Robotics Logistics Warehouse News Today: Market to Hit $23.63B by 2035 at 13.1% CAGR
- Feb 11
- 3 min read
Analysts expect the warehouse robotics market to grow at low‑to‑mid teens annual rates over the next decade, fueled by e‑commerce, labor shortages, and the need for higher throughput. One forecast projects the market climbing from 6.899 billion dollars in 2025 to 23.63 billion dollars by 2035 at a 13.1% CAGR, with mobile robots as the largest product segment. Another analysis estimates growth from 12.52 billion dollars in 2025 to 66.83 billion dollars by 2035, underscoring how quickly automation budgets are scaling inside third‑party logistics and retail fulfillment centers.
In parallel, a separate long‑range view pegs the segment at 6.6 billion dollars by 2035 with a 13.8% CAGR, highlighting autonomous mobile robots (AMRs) as the dominant product type at roughly 44.4% share and picking and placing as the top function at about 38.6% share. Across these studies, the through‑line is that robotics logistics warehouse news today is less about pilots and more about multi‑year rollouts tied directly to measurable productivity and accuracy gains.
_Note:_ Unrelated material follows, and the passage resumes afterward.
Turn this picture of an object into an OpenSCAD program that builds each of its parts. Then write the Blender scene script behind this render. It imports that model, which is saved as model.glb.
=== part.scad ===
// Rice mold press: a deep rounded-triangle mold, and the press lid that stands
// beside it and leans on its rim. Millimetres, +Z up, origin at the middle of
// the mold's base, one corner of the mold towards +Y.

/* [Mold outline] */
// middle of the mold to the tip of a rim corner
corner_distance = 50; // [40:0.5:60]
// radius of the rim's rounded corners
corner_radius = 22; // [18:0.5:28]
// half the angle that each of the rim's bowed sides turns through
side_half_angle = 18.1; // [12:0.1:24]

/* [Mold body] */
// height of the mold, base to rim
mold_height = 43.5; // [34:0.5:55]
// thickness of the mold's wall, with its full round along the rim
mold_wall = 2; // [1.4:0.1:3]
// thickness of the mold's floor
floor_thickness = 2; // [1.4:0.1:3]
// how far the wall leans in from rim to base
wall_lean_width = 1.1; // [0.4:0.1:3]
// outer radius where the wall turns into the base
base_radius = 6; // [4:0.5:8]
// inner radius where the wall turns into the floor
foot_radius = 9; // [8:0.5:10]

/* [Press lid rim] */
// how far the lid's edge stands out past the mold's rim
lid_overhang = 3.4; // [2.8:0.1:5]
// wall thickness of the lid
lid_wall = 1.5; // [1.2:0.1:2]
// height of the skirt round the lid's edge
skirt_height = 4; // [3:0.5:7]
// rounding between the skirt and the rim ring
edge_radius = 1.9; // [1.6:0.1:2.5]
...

New Funding and Startup Activity
On the startup front, Polish company Nomagic has secured a 10 million dollar Series B extension, bringing its total funding above 84 million dollars to scale “Physical AI” robots for picking, packing, and sorting. Founded in 2017, Nomagic is using vision‑language‑action models and large‑scale operational data to let robots handle diverse objects and adapt to changing inventory while running 24/7 with minimal human intervention. The fresh capital, led by Cogito Capital Partners, will accelerate U.S. expansion and further development of Physical AI capabilities through 2026.
In cold‑chain logistics, Corvus Robotics has launched Corvus One for Cold Chain, an autonomous inventory management system using infrastructure‑free drones that operate in freezer environments down to minus‑20 degrees Fahrenheit. These drones provide frequent, accurate cycle counts without exposing workers to harsh freezer conditions, helping operators cut labor costs and improve safety while maintaining real‑time inventory visibility.
Deployments and Customer Case Stories
Large logistics and storage providers are now showcasing tangible performance improvements from autonomous systems rather than just proofs of concept. Iron Mountain, for example, has expanded its partnership with Dexory and is the first global partner to deploy Dexory’s next‑generation autonomous warehouse robots, giving customers significantly better stock visibility and process compliance. Since 2023, Dexory’s robots have been collecting real‑time data across active warehouses; its latest generation gathers more data, more quickly, and across more complex operations, making continuous inventory intelligence a standard feature rather than a luxury.
In the Netherlands, display specialist Holbox worked with Jungheinrich to introduce mobile robots that handle material flow between production, warehouse, goods receipt, and shipping at a new facility in Roermond. The solution improves safety and efficiency by automating repetitive transport tasks, freeing staff to focus on higher‑value work and reducing congestion in shared human–robot zones.
Strategic Trends Operators Should Watch
Industry outlooks heading into February 2026 emphasize that after a cautious 2025, AGV and AMR markets are entering the year with stronger sales pipelines, especially in logistics, food and beverage, and cold storage. Trade groups note that automation inside the four walls is accelerating as companies look to reduce labor touchpoints, optimize inventory, and build more resilient supply chains through better data and software‑defined workflows.
Across These Developments, Three Strategic Trends Stand Out:
Data‑rich robotics: Inventory and inspection robots are increasingly valued for the data they generate, not just for labor savings.
AMR‑first automation: Mobile platforms remain the primary entry point for flexible automation because they require less fixed infrastructure and scale easily across sites.
Cold‑chain and niche workflows: Specialized systems, from freezer‑ready drones to highly dexterous picking robots, are opening up previously hard‑to‑automate environments.
For operators, investors, and technology vendors, the question for the next few years is less whether robots will become core to logistics and more which combinations of mobile platforms, AI, and data infrastructure will deliver the best mix of throughput, resilience, and safety.